Es braucht mehr Farbe in Steglitz-Zehlendorf. Vielfalt kann nur dort wachsen, wo Räume entstehen, in denen Menschen einfach so leben dürfen, wie sie sind. In anderen Bezirken gehört queeres Leben längst zum Alltag und ist sichtbarer. In Steglitz-Zehlendorf hingegen fehlen noch immer konkrete Angebote. Die Linke fordert deshalb seit vielen Jahren, dass queere Strukturen nicht bloß symbolisch gefördert werden, zum Beispiel mit einer Regenbogenflagge im Pride Month vor dem Rathaus Zehlendorf, sondern dauerhaft.
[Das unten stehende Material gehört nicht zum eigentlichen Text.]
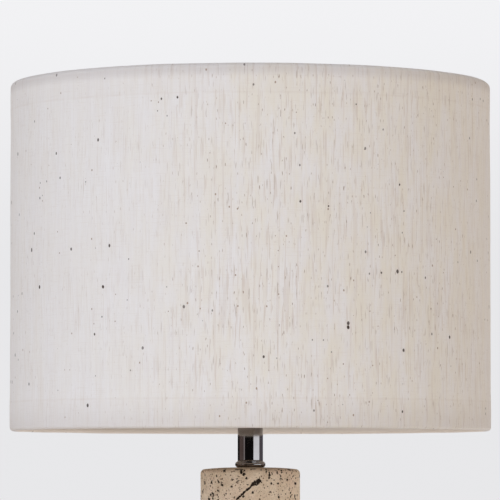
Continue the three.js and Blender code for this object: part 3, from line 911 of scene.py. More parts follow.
def softened(outline: Outline, radius: float, steps: int = 3) -> Outline:
    """Rounds every corner of a closed outline that turns noticeably.

    Args:
        outline: the corners. Points on the axis are kept as they are.
        radius: the rounding, limited by the sides next to the corner.
        steps: points in each rounding, less one.

    Returns:
        The rounded outline.
    """
    rounded: Outline = []
    count = len(outline)
    for index, corner in enumerate(outline):
        before, after = Vector(outline[index - 1]), Vector(outline[(index + 1) % count])
        here = Vector(corner)
        back, ahead = before - here, after - here
        shorter = min(back.length, ahead.length)
        if corner[0] <= 0 or shorter < NO_LENGTH:
            rounded.append(corner)
            continue
        turn = math.pi - back.angle(ahead)
        if turn < LEAST_TURN:
            rounded.append(corner)
            continue
        cut = min(radius * math.tan(turn / 2), shorter * LONGEST_CUT)
        start, end = here + back.normalized() * cut, here + ahead.normalized() * cut
        for step in range(steps + 1):
            share = step / steps
            point = start.lerp(here, share).lerp(here.lerp(end, share), share)
            rounded.append((point.x, point.y))
    return rounded


def bend(start: Point, control: Point, end: Point, steps: int = 10) -> Outline:
    """Returns points of a smooth curve from start to end, pulled towards a control point."""
    a, b, c = Vector(start), Vector(control), Vector(end)
    return [tuple(a.lerp(b, t).lerp(b.lerp(c, t), t)) for t in np.linspace(0, 1, steps + 1)]


def turned(name: str, outline: Outline, segments: int,
           ripple: Ripple | None = None) -> bpy.types.Object:
    """Turns a closed outline of (radius, height) points round the lamp's axis.

    Args:
        name: the object's name.
        outline: the points, outer side upwards. It may start and end on the axis.
        segments: columns round the axis.
        ripple: adds to a point's radius, given its angle, radius and height.

    Returns:
        The object.
    """
    on_axis = outline[0][0] <= 0 and outline[-1][0] <= 0
    points: list[Spot] = []
    rows: list[list[int]] = []
    for radius, height in outline:
        if radius <= 0:
            rows.append([len(points)] * segments)
            points.append((0.0, 0.0, height))
            continue
        rows.append(list(range(len(points), len(points) + segments)))
        for column in range(segments):
            angle = TURN * column / segments
            r = radius + (ripple(angle, radius, height) if ripple else 0.0)
            points.append((r * math.cos(angle), r * math.sin(angle), height))
    if not on_axis:
        rows.append(rows[0])
    faces = []
    for low, high in zip(rows, rows[1:]):
        for column in range(segments):
            following = (column + 1) % segments
            ring = (low[column], low[following], high[following], high[column])
            corners = tuple(dict.fromkeys(ring))
            if len(corners) > 2:
                faces.append(corners)
    return make_object(name, np.array(points), faces)


DRILL_SIDES = 40


def bored(piece: bpy.types.Object, start: Vector, length: float,
          radius: float) -> bpy.types.Object:
    """Bores a round hole along Y.

    Args:
        piece: the closed piece to bore.
        start: the hole's near end, on its axis.
        length: how far it runs towards +Y.
        radius: its radius.

    Returns:
        The same piece, bored.
    """
    route = [start, start + Vector((0, length, 0))]
    drill = wire(piece.name + "_drill", route, radius, DRILL_SIDES)
    cut = piece.modifiers.new("bore", "BOOLEAN")
    cut.operation, cut.object, cut.solver = "DIFFERENCE", drill, "EXACT"
    return applied(piece, drill)


def evaluated(piece: bpy.types.Object) -> bpy.types.Mesh:
    """Returns a new mesh of a piece as its modifiers shape it."""
    graph = bpy.context.evaluated_depsgraph_get()
    return bpy.data.meshes.new_from_object(piece.evaluated_get(graph), depsgraph=graph)


def applied(piece: bpy.types.Object, *spent: bpy.types.Object,
            sharp_angle: float = 32.0) -> bpy.types.Object:
    """Makes a piece's modifiers part of its mesh.

    Args:
        piece: the piece.
        spent: helper objects to remove afterwards.
        sharp_angle: edges that turn by more degrees than this stay sharp.

    Returns:
        The same piece, with no modifiers.
    """
    mesh = evaluated(piece)
    piece.modifiers.clear()
    piece.data = mesh
    mesh.shade_smooth()
    mesh.set_sharp_from_angle(angle=math.radians(sharp_angle))
    for helper in spent:
        bpy.data.objects.remove(helper)
    return piece


def thread(pitch: float, depth: float, bottom: float, top: float, least: float = 0.0) -> Ripple:
    """Makes a ripple that forms a round-bottomed right-hand thread.

    Args:
        pitch: the rise in one turn.
        depth: from crest to root.
        bottom: where the thread starts.
        top: where it ends.
        least: points nearer the axis than this stay as they are.

    Returns:
        The ripple.
    """

    def ripple(angle: float, radius: float, height: float) -> float:
        """Gives the change of radius at one point, with the thread run out at its ends.

        Args:
            angle: round the axis, in radians.
            radius: from the axis.
            height: above the table.

        Returns:
            What to add to the radius.
        """
        if radius < least or not bottom < height < top:
            return 0.0
        run = min((height - bottom) / pitch, (top - height) / pitch, 0.5) * 2
        wave = 0.5 - 0.5 * math.cos(TURN * height / pitch - angle)
        return -depth * wave * run

    return ripple


def upright(radius: float, bottom: float, top: float, pitch: float) -> Outline:
    """Returns a straight wall's points from bottom to top, close enough to carry a thread."""
    count = max(2, round((top - bottom) / pitch * 10))
    return between((radius, bottom), (radius, top), count + 1)


def dense(line: Outline, gap: float) -> Outline:
    """Adds points to a line where they are far apart.

    Args:
        line: the points.
        gap: no two are further apart than this afterwards.

    Returns:
        The fuller line.
    """
    full = [line[0]]
    for before, after in zip(line, line[1:]):
        steps = max(1, math.ceil(math.dist(before, after) / gap))
        full += between(before, after, steps + 1)[1:]
    return full


def wire(name: str, route: Sequence[Vector], radius: float, sides: int,
         swell: float = 0.0) -> bpy.types.Object:
    """Makes a round wire along a route that stays in one upright plane.

    Args:
        name: the object's name.
        route: its centre line.
        radius: the wire's radius.
        sides: points round it.
        swell: how much thicker its two ends are, as on a weld.

    Returns:
        The object, closed at both ends.
    """
    flat = (route[-1] - route[0]).cross(Vector((0, 0, 1))).normalized()
    points: list[Vector] = []
    count = len(route)
    for index, here in enumerate(route):
        before, after = route[max(index - 1, 0)], route[min(index + 1, count - 1)]
        across = (after - before).normalized().cross(flat)
        from_end = min((here - route[0]).length, (route[-1] - here).length)
        thick = radius * (1 + swell * max(0.0, 1 - from_end / (radius * 2)))
        for side in range(sides):
            angle = TURN * side / sides
            points.append(here + (flat * math.cos(angle) + across * math.sin(angle)) * thick)
    faces = []
    for row in range(count - 1):
        for side in range(sides):
            following = (side + 1) % sides
            faces.append((row * sides + side, row * sides + following,
                          (row + 1) * sides + following, (row + 1) * sides + side))
    faces.append(tuple(range(sides))[::-1])
    faces.append(tuple(range((count - 1) * sides, count * sides)))
    return facing_out(make_object(name, np.array(points), faces))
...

Es braucht Begegnungsorte, an denen queere Menschen sich willkommen fühlen. Es braucht verlässliche Beratung für Betroffene von Diskriminierung. Es braucht Fortbildungen für Lehrkräfte und pädagogisches Personal. Und es braucht endlich eine*n Queer-Beauftragte*n, der oder die Netzwerke aufbaut und stärkt, Bedarfe sichtbar macht und politische Veränderungen anstößt. In anderen Bezirken ist das längst Realität. In Steglitz-Zehlendorf wäre theoretisch eine Mehrheit in der Bezirksverordnetenversammlung vorhanden. Grüne, SPD und FDP müssten nur wollen. Die Linke stimmt einer neuen Stelle für queere Menschen garantiert zu.